In 1995 ABC and Harpo Films announced a three-year agreement under which Harpo would produce six made-for-TV movies for the network under the "Oprah Winfrey Presents" banner, extending the relationship between ABC and Harpo, which had already produced a number of miniseries, movies, and primetime specials for the network, including "The Women of Brewster Place," Overexposed (1992), and There Are No Children Here (1993). The first title in the "Oprah Winfrey Presents" program was Before Women Had Wings, followed by the four-hour miniseries The Wedding, based on the Doubleday novel by Dorothy West, the last surviving member of the Harlem Renaissance. The company also optioned the rights to The Keepers of the House, a Pulitzer Prize-winning novel (1964) written by Shirley Ann Grau, chronicling the lives of a wealthy white Southern landowner, his black housekeeper, and their three children from the 1930s to the 1960s. Other projects in the pipeline for the company included adaptations of Their Eyes Were Watching God, based on a novel of the same name by Zora Neale Hurston; Paradise, another novel by Toni Morrison; and Katherine, a novel by Anchee Min.
In 1998 a group of Texas cattle owners filed a lawsuit against Winfrey for libel due to comments she made on her show about "Mad Cow Disease," claiming it adversely affected the market. Winfrey won the suit, which was watched closely by First Amendment rights advocates worldwide, when the jury determined she did not bad-mouth the beef industry. While the lawsuit was ongoing, Winfrey took over a local theater in Amarillo, Texas, turning it into an impromptu set for several months.

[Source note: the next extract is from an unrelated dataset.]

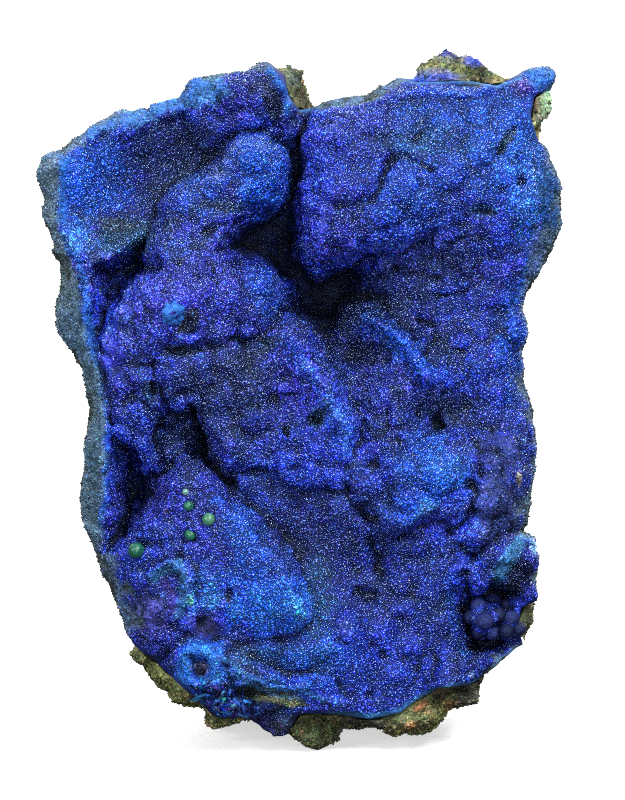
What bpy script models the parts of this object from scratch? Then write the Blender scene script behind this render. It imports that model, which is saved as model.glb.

In October of that year, the company launched oprah.com, an online web site codeveloped by ABC Internet Group and Harpo Productions to allow more input from Winfrey's huge following of fans. In December 1998, Winfrey announced the creation of Oxygen Media, a new cable channel targeted at women. Joining the venture were big hitters in the entertainment world, such as Geraldine Laybourne, formerly president of Nickelodeon and the founder of Oxygen Media, as well as Marcy Carsey, Tom Werner, and Caryn Mandabach, producers of "Roseanne." Other backers included America Online and ABC. Also in 1998, King World Productions paid Harpo Productions $150 million to renew the contract for "The Oprah Winfrey Show," extending the talk show through at least the 2001--02 TV season; the show has historically represented approximately 40 percent ($200 million or so) of King World's annual revenue for several years. By the end of the 20th century, "The Oprah Winfrey Show" was the class act on the block, in a neighborhood riddled with smarmy talk shows, with a viewership of some 20 million throughout the world.
Principal Subsidiaries: Harpo Films, Inc.; Harpo Productions, Inc.; Harpo Video, Inc.